WHAT THIS TASK INVOLVES:
Copy the first line of the material below and every later line through the line containing "# the front", without any other output.

Object modeling scripts:
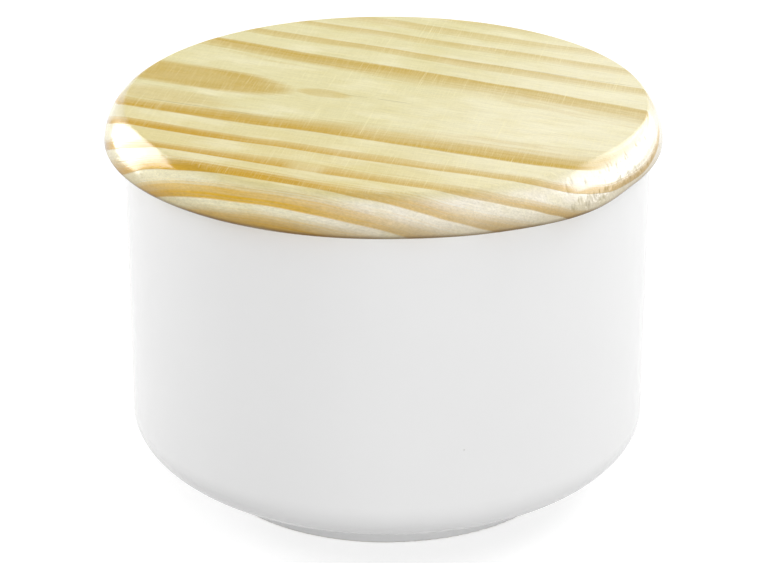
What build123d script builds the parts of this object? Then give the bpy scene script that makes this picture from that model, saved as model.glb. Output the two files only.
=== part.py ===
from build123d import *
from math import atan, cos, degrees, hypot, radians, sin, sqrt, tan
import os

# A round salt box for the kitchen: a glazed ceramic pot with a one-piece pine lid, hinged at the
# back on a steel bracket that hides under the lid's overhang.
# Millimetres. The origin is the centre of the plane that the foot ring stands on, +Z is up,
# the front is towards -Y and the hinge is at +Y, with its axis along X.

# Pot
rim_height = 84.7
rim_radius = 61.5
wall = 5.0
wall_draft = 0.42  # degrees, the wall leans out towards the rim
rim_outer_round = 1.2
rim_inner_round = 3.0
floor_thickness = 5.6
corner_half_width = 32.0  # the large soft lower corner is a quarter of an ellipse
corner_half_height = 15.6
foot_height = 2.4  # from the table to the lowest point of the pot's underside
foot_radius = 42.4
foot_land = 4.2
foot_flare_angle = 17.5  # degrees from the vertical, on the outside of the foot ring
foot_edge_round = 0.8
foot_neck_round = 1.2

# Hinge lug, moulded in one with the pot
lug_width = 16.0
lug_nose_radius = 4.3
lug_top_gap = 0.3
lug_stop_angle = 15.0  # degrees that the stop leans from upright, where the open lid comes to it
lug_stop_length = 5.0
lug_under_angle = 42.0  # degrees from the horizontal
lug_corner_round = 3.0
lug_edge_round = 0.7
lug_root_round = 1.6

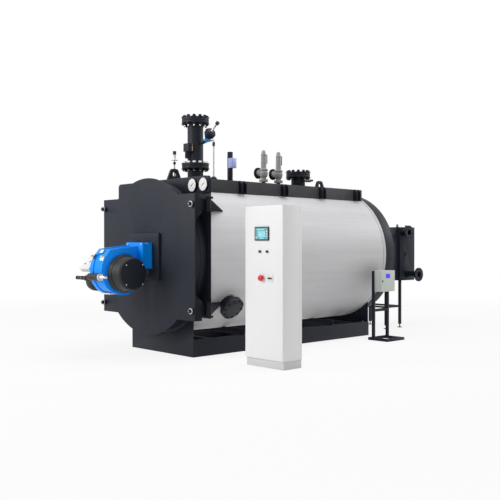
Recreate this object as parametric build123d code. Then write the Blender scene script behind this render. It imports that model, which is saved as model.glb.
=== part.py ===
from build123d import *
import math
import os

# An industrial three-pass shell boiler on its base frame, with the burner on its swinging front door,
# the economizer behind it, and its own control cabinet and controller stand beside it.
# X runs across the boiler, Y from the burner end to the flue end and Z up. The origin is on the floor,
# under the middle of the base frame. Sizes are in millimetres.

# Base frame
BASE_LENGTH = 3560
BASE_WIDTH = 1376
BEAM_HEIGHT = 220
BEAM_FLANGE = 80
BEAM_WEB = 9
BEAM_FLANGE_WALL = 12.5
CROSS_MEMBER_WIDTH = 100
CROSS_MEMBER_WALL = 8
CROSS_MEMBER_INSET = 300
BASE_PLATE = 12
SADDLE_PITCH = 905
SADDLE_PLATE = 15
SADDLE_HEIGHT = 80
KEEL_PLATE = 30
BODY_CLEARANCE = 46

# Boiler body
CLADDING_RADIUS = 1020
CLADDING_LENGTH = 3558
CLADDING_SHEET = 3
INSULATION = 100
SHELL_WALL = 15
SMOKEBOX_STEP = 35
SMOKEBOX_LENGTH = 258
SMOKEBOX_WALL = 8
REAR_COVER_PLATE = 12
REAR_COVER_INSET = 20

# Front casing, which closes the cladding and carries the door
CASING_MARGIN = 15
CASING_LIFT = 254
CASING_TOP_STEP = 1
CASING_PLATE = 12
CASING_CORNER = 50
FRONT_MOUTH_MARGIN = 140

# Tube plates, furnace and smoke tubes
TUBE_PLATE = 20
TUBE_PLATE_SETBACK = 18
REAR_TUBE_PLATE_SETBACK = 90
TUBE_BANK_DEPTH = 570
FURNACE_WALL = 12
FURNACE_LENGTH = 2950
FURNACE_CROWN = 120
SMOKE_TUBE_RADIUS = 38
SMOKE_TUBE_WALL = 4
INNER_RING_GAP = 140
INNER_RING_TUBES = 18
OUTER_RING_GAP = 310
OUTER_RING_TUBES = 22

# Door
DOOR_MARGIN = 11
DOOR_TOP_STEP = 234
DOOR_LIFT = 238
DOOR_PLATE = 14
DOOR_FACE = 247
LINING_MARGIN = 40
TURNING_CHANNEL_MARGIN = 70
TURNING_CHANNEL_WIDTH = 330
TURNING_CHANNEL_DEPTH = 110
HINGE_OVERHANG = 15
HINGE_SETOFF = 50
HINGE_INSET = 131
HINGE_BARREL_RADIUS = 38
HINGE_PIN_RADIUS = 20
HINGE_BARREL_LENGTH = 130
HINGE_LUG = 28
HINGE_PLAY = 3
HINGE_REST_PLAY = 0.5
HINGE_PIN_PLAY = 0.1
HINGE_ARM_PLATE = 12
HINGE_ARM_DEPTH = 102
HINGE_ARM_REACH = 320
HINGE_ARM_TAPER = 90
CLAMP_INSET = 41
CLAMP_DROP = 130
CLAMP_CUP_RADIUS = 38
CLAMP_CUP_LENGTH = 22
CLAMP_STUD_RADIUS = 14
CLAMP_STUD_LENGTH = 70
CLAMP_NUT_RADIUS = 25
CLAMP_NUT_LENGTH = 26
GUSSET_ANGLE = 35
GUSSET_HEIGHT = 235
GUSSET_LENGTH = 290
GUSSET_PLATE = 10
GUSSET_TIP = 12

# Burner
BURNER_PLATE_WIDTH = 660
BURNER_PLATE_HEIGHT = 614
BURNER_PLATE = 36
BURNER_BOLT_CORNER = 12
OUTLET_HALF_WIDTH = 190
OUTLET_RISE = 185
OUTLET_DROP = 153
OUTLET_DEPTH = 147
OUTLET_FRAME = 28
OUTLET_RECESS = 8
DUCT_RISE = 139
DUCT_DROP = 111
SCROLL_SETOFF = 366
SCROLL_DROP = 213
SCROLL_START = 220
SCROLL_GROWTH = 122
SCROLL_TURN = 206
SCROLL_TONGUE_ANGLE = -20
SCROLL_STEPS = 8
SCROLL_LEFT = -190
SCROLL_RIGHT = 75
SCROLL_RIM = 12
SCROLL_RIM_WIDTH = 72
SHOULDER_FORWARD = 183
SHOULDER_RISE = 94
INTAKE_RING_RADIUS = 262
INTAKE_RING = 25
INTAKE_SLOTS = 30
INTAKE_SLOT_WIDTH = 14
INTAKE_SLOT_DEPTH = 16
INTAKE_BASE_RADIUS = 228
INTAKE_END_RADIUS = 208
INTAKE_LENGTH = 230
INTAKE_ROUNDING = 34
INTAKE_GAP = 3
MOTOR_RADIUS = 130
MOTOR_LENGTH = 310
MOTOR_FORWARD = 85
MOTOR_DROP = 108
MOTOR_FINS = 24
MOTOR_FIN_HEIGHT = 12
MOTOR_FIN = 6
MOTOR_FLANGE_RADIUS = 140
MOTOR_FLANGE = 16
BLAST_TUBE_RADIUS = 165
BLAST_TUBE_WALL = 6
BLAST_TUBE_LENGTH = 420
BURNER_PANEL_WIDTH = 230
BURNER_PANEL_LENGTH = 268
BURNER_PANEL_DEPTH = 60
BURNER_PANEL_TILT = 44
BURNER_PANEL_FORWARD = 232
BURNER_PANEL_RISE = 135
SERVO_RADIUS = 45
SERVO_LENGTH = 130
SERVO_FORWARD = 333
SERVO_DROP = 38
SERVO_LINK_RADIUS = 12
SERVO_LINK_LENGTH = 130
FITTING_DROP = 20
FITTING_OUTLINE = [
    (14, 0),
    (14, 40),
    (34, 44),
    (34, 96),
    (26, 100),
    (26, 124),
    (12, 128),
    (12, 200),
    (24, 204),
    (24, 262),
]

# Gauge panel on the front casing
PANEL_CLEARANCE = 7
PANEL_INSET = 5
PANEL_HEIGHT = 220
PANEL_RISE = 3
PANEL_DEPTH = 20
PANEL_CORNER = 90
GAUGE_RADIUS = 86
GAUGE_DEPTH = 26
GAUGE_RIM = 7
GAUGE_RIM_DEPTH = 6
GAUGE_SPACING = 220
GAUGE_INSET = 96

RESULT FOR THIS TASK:
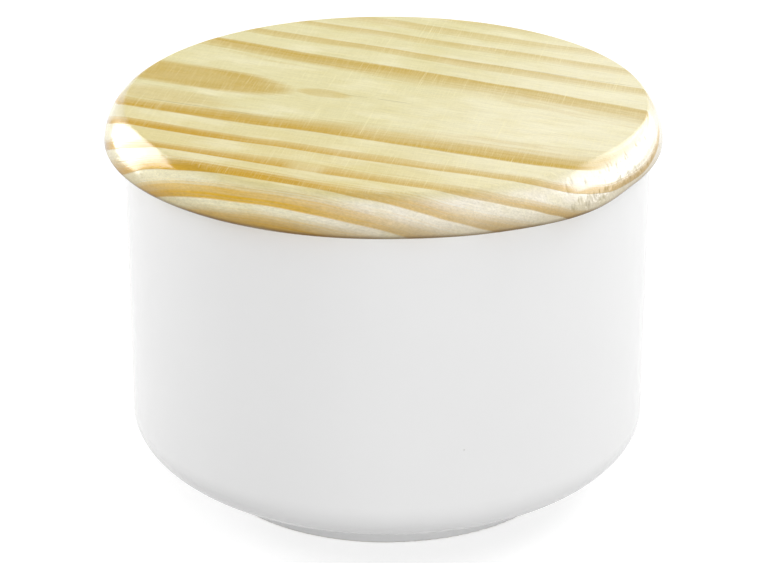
What build123d script builds the parts of this object? Then give the bpy scene script that makes this picture from that model, saved as model.glb. Output the two files only.
=== part.py ===
from build123d import *
from math import atan, cos, degrees, hypot, radians, sin, sqrt, tan
import os

# A round salt box for the kitchen: a glazed ceramic pot with a one-piece pine lid, hinged at the
# back on a steel bracket that hides under the lid's overhang.
# Millimetres. The origin is the centre of the plane that the foot ring stands on, +Z is up,
# the front is towards -Y and the hinge is at +Y, with its axis along X.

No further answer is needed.